MIT Researchers Unveil EnergAIzer Tool to Predict AI Data Center Power Consumption in Seconds
MIT researchers launch EnergAIzer, a fast framework to estimate AI energy needs, helping data centers cut waste and improve power efficiency across GPUs.
By: AXL Media
Published: Apr 28, 2026, 8:03 AM EDT
Source: Information for this report was sourced from EurekAlert!

A Technological Response to the AI Power Surge
The rapid proliferation of artificial intelligence has triggered an urgent need for energy transparency, as projections from the Lawrence Berkeley National Laboratory suggest data centers could claim 12 percent of total U.S. electricity by 2028. To address this looming utility crisis, researchers at MIT and the MIT-IBM Watson AI Lab have introduced EnergAIzer, a software framework designed to calculate the electrical footprint of specific AI tasks. This innovation moves beyond the limitations of slow, traditional modeling, offering a high speed alternative for managing the intense power demands of modern processors and AI accelerators.

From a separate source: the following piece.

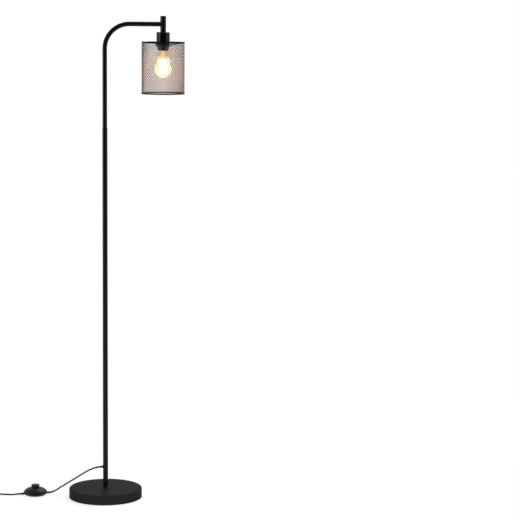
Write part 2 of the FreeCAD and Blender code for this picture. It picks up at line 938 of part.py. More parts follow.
def least_gap(path):
    """The least distance between the surfaces of turns that are over a quarter turn apart."""
    points = path.discretize(Number=coil_gap_samples)
    spacing = path.Length / (coil_gap_samples - 1)
    apart = int(math.pi / 2 * coil_radius / spacing)
    distances = (
        (points[i] - points[j]).Length for i in range(len(points)) for j in range(i + apart, len(points))
    )
    return min(distances) - cord_diameter


def make_cord_coil():
    path = coil_path()
    print(f"cord_coil least gap to itself {least_gap(path):.2f}")
    return many_sided_tube("cord_coil", path, cord_radius, coil_sides)


def coil_end():
    return coil_points()[-1] - Vector(cord_diameter, 0, 0)


def tail_points():
    end = coil_end()
    axis = plug_thickness / 2
    return [
        end,
        end + Vector(-18.6, 0, 0),
        Vector(coil_x - 50, coil_y + 36.5, 6.5),
        Vector(coil_x - 72, coil_y + 20, 3.2),
        Vector(coil_x - 78, coil_y - 4, axis),
        Vector(coil_x - 78, coil_y - 22, axis),
    ]


def make_cord_tail():
    """From the coil down to the plug beside it."""
    return free_cord("cord_tail", tail_points())


def make_cord_tie():
    """A flat strap round the bundle of turns, on the side away from the ends."""
    radii = [abs(p.y - coil_y) for p in coil_points()]
    inner = min(radii) - cord_radius - tie_gap
    outer = max(radii) - coil_pitch / 2 + cord_radius + tie_gap
    low = coil_base_z - cord_radius - tie_gap
    high = coil_base_z + coil_pitch + cord_radius + tie_gap

    def block(grow):
        return Part.makeBox(
            tie_width, outer - inner + 2 * grow, high - low + 2 * grow,
            Vector(coil_x - tie_width / 2, coil_y - outer - grow, low - grow),
        )

    strap = block(tie_thickness)
    corners = [e for e in strap.Edges if abs(e.tangentAt(e.FirstParameter).x) > 0.9]
    return strap.makeFillet(tie_thickness * 2, corners).cut(block(0.0))


def make_inner_lead():
    """The insulated cores as one round lead, from the cord's entry through pole and arm to the socket."""
    points = [
        Vector(grommet_face_x, 0, cord_exit_z),
        Vector(0, 0, cord_exit_z),
        Vector(0, 0, arm_axis_z),
        Vector(arm_reach, 0, arm_axis_z),
        Vector(arm_reach, 0, nipple_bottom_z - nipple_end_gap),
    ]
    path = rounded_path(points, [lead_bend_radius, arm_bend_radius, head_bend_radius])
    return many_sided_tube("inner_lead", path, lead_diameter / 2, free_cord_sides)


def make_cord_grommet():
    flange = Part.makeCylinder(
        grommet_flange_diameter / 2, pole_radius, Vector(grommet_face_x, 0, cord_exit_z), Vector(1, 0, 0)
    )
    pole = Part.makeCylinder(
        pole_radius, 2 * grommet_flange_diameter, Vector(0, 0, cord_exit_z - grommet_flange_diameter)
    )
    flange = flange.cut(pole)
    neck = Part.makeCylinder(
        grommet_neck_diameter / 2, grommet_flange_thickness + pole_wall + grommet_inside,
        Vector(grommet_face_x, 0, cord_exit_z), Vector(1, 0, 0),
    )
    bore = Part.makeCylinder(
        lead_diameter / 2 + press_clearance, pole_radius,
        Vector(grommet_face_x - cut_past, 0, cord_exit_z), Vector(1, 0, 0),
    )
    return flange.fuse(neck).cut(bore)


# ---- Foot switch ----
def placed_on_floor(solid):
    solid.rotate(Vector(0, 0, 0), Vector(0, 0, 1), switch_turn_degrees)
    solid.translate(Vector(switch_x, switch_y, 0))
    return solid


def screw_places():
    return [(0.0, switch_screw_circle), (0.0, -switch_screw_circle)]


def make_switch_base():
    """The lower half of the saucer, with the floor, screw posts and the cord's two noses."""
    foot = (switch_foot_radius, 0.0)
    shell = turned([
        (0.0, 0.0),
        foot,
        bowed(foot, (switch_radius, switch_split_z), switch_under_bulge),
        (switch_cavity_radius, switch_split_z),
        (switch_cavity_radius, switch_wall),
        (0.0, switch_wall),
    ])
    nose_start = switch_cavity_radius + switch_wall
    for side in (-1, 1):
        nose = Part.makeCylinder(
            switch_nose_radius, switch_nose_reach - nose_start,
            Vector(side * nose_start, 0, switch_cord_z), Vector(side, 0, 0),
        )
        shell = shell.fuse(nose)
    for x, y in screw_places():
        seat = screw_head_recess + screw_head_height
        shank_hole = screw_shank_radius + slip_clearance
        shell = shell.fuse(tube(switch_post_radius, 0.0, 0.0, switch_split_z, x, y))
        shell = shell.cut(tube(shank_hole, 0.0, -cut_past, switch_split_z + cut_past, x, y))
        shell = shell.cut(tube(screw_head_radius + slip_clearance, 0.0, -cut_past, seat, x, y))
    return placed_on_floor(shell.removeSplitter())


def make_switch_cover():
    """The domed upper half, with the button's bore and, under it, a ledge that stops its flange."""
    guide = button_radius + button_gap
    counterbore = guide + button_flange_width
    edge = (switch_radius, switch_split_z)
    screw_hole_top = screw_head_recess + screw_head_height + screw_length + screw_end_gap
    shell = turned([
        (guide, switch_ledge_z),
        (counterbore, switch_ledge_z),
        (counterbore, switch_cavity_top_z),
        (switch_cavity_radius, switch_cavity_top_z),
        (switch_cavity_radius, switch_split_z),
        edge,
        bowed(edge, (switch_collar_radius, switch_dome_z), switch_dome_bulge),
        (guide, switch_dome_z),
    ])
    post_top = switch_cavity_top_z + cut_past
    hole_radius = screw_shank_radius + press_clearance
    for x, y in screw_places():
        shell = shell.fuse(tube(switch_post_radius, 0.0, switch_split_z, post_top, x, y))
        shell = shell.cut(tube(hole_radius, 0.0, switch_split_z - cut_past, screw_hole_top, x, y))
    return placed_on_floor(shell.removeSplitter())


def make_switch_button():
    """A hollow push cap with a flared, soft-edged, crowned top and a flange that keeps it in."""
    top = button_top_z
    edge_top = top - button_crown
    crown_edge = button_radius + button_flare - button_edge_radius
    crown_radius = (crown_edge ** 2 + button_crown ** 2) / 2 / button_crown
    crown_centre = top - crown_radius
    crown_turn = math.asin(crown_edge / crown_radius)
    outer = button_radius + button_flare
    flange = button_radius + button_flange_width
    flange_top = switch_ledge_z - button_stop_gap
    bottom = flange_top - button_flange_height
    return placed_on_floor(turned([
        (0.0, top - button_wall),
        (button_radius - button_wall, top - button_wall),
        (button_radius - button_wall, bottom),
        (flange, bottom),
        (flange, flange_top),
        (button_radius, flange_top),
        (button_radius, switch_dome_z + button_travel + button_gap),
        (outer, edge_top - button_edge_radius - button_rim_height),
        (outer, edge_top - button_edge_radius),
        rounded_top_edge(outer, edge_top, button_edge_radius),
        ((crown_radius * math.sin(crown_turn / 2), crown_centre + crown_radius * math.cos(crown_turn / 2)),
         (0.0, top)),
    ]))


def make_switch_contact_block():
    return placed_on_floor(tube(contact_block_radius, 0.0, switch_wall, contact_block_top_z))


def make_switch_spring():
    low = contact_block_top_z
    high = button_top_z - button_wall - slip_clearance
    return placed_on_floor(tube(spring_radius, spring_radius - spring_wire, low, high))


def make_switch_terminals():
    """Brass clamp blocks beside the contact block, one towards each cord."""
    blocks = []
    for side in (-1, 1):
        for lane in (-1, 1):
            centre_x = side * (contact_block_radius + terminal_gap + terminal_length / 2)
            corner = Vector(
                centre_x - terminal_length / 2, lane * terminal_lane - terminal_width / 2, switch_wall
            )
            block = Part.makeBox(terminal_length, terminal_width, terminal_height, corner)
            blocks.append(placed_on_floor(block))
    return blocks


def make_switch_screws():
    screws = []
    seat = screw_head_recess + screw_head_height
    for x, y in screw_places():
        screw = turned([
            (0.0, screw_head_recess),
            (screw_head_radius, screw_head_recess),
            (screw_head_radius, seat),
            (screw_shank_radius, seat),
            (screw_shank_radius, seat + screw_length),
            (0.0, seat + screw_length),
        ], x, y)
        screws.append(placed_on_floor(screw))
    return screws


# ---- Plug: flat two-pin, lying on the floor with its pins along -Y ----
def plug_parts():
    rear = tail_points()[-1]
    axis = rear.z
    body_rear = rear.y - boot_length
    shoulder = body_rear - plug_taper
    front = shoulder - plug_straight
    boot = Part.makeCone(boot_rear_radius, boot_front_radius, boot_length, rear, Vector(0, -1, 0))
    half = plug_width / 2
    narrow = plug_rear_width / 2
    outline = [
        Vector(rear.x - narrow, body_rear, 0),
        Vector(rear.x - half, shoulder, 0),
        Vector(rear.x - half, front, 0),
        Vector(rear.x + half, front, 0),
        Vector(rear.x + half, shoulder, 0),
        Vector(rear.x + narrow, body_rear, 0),
    ]
    body = Part.Face(Part.makePolygon(outline + outline[:1])).extrude(Vector(0, 0, plug_thickness))
    ends = (front, body_rear)
    long_edges = [
        edge for edge in body.Edges if min(abs(edge.CenterOfMass.y - end) for end in ends) > plug_edge
    ]
    body = body.makeFillet(plug_edge, long_edges)
    pins = []
    for side in (-1, 1):
        foot = Vector(rear.x + side * pin_spacing / 2, front, axis)
        start = foot + Vector(0, cut_past, 0)
        pin = Part.makeCylinder(pin_radius, pin_length + cut_past, start, Vector(0, -1, 0))
        pin.rotate(foot, Vector(0, 0, 1), -side * pin_lean_degrees)
        pins.append(pin.cut(Part.makeBox(plug_width, plug_straight, plug_thickness, outline[2])))
    return boot, body, pins


# ---- Write every piece ----
save("base_pad", make_base_pad())
save("base_weight", make_base_weight())
save("base_cover", make_base_cover())
save("base_washer", make_base_washer())
save("base_nut", make_base_nut())
save("base_nipple", make_base_nipple())
save("foot_collar", make_foot_collar())

for section_name, section in zip(pole_sections, make_pole_sections()):
    save(section_name, section)
save("threaded_sleeves", *make_threaded_sleeves())
save("threaded_studs", *make_threaded_studs())
save("joint_collar", make_joint_collar())
save("arm_tube", make_arm_tube())

save("hanger_tube", make_hanger_tube())
save("hanger_cap", make_hanger_cap())
save("hanger_insert", make_hanger_insert())
save("head_nipple", make_head_nipple())
save("cup_locknut", make_cup_locknut())
save("socket_cup", make_socket_cup())
save("socket_body", make_socket_body())
save("socket_screw_shell", make_socket_screw_shell())
save("socket_contact", make_socket_contact())
save("shade_ring_nut", make_shade_ring_nut())

save("shade_spider", make_shade_spider())
shade_top_rim, shade_bottom_rim = make_rims()
save("shade_top_rim", shade_top_rim)
save("shade_bottom_rim", shade_bottom_rim)
save("shade_mesh", make_shade_mesh())

save("bulb_glass", make_bulb_glass())
save("bulb_cap", make_bulb_cap())
bulb_insulator, bulb_contact = make_bulb_contact()
save("bulb_insulator", bulb_insulator)
save("bulb_contact", bulb_contact)
save("bulb_stem", make_bulb_stem())
save("bulb_filaments", *make_bulb_filaments())

save("cord_grommet", make_cord_grommet())
save("inner_lead", make_inner_lead())
save("cord_lead", make_cord_lead())
save("cord_run", make_cord_run())
save("cord_coil", make_cord_coil())
save("cord_tail", make_cord_tail())
save("cord_tie", make_cord_tie())

save("switch_base", make_switch_base())
save("switch_cover", make_switch_cover())
save("switch_button", make_switch_button())
save("switch_spring", make_switch_spring())
save("switch_contact_block", make_switch_contact_block())
save("switch_terminals", *make_switch_terminals())
save("switch_screws", *make_switch_screws())

plug_boot, plug_body, plug_pins = plug_parts()
save("plug_boot", plug_boot)
save("plug_body", plug_body)
save("plug_pins", *plug_pins)
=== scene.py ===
# %% [markdown]
# # A floor lamp with a hanging wire cage
#
# The frame holds every tube, nut, rim and screw at its real size, so nothing is moved or resized here.
# This lesson adds what the eye looks for: the finish of each surface, the cord as one smooth line, the
# fine mesh of the cage and a bulb that is lit. Each step says what the thing is, how it could be made, and
# why one way was chosen. Places and sizes are in metres, unless a name says mm, and angles in degrees.

import math

import bmesh
import bpy
from mathutils import Matrix, Vector


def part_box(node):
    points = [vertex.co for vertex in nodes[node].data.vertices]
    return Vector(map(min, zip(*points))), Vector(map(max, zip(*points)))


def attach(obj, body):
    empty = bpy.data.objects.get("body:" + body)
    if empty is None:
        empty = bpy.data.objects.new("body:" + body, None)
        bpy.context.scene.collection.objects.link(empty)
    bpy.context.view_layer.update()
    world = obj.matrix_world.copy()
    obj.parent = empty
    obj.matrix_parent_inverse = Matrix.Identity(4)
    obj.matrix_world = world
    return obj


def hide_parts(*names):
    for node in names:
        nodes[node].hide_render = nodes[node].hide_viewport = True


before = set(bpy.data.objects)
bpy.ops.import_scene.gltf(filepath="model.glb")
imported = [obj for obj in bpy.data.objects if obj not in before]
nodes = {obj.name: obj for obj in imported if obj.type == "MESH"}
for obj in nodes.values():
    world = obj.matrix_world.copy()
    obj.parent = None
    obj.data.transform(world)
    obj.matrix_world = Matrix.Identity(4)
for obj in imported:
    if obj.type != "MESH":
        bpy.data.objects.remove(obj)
for startup_object in ("Cube", "Light", "Camera"):
    if startup_object in bpy.data.objects:
        bpy.data.objects.remove(bpy.data.objects[startup_object])
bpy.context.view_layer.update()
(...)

Limitations of Traditional Emulation Methods
Current industry standards for predicting GPU power consumption often rely on granular simulations that break down every minor operational step within the hardware. While these methods are detailed, they are notoriously slow, frequently requiring days to process the massive datasets involved in training or preprocessing modern AI models. According to Kyungmi Lee, an MIT postdoc and the lead author of the study, such delays make it nearly impossible for operators to compare different hardware configurations or algorithms in real time. This bottleneck has historically prevented the integration of energy efficiency into the early stages of model development and data center logistics.
Leveraging Software Patterns for Speed
The technical breakthrough behind EnergAIzer lies in its ability to identify and exploit the repeatable patterns inherent in optimized AI code. Because software developers typically structure their programs to run in parallel across GPU cores, the resulting work cycles possess a predictable rhythm. By focusing on these high level structural optimizations rather than simulating every individual transistor flip, the MIT team created a lightweight model capable of generating estimates in a few seconds. This shift in perspective allows the tool to maintain efficiency without sacrificing the breadth of hardware configurations it can analyze, including theoretical chip designs not yet available on the market.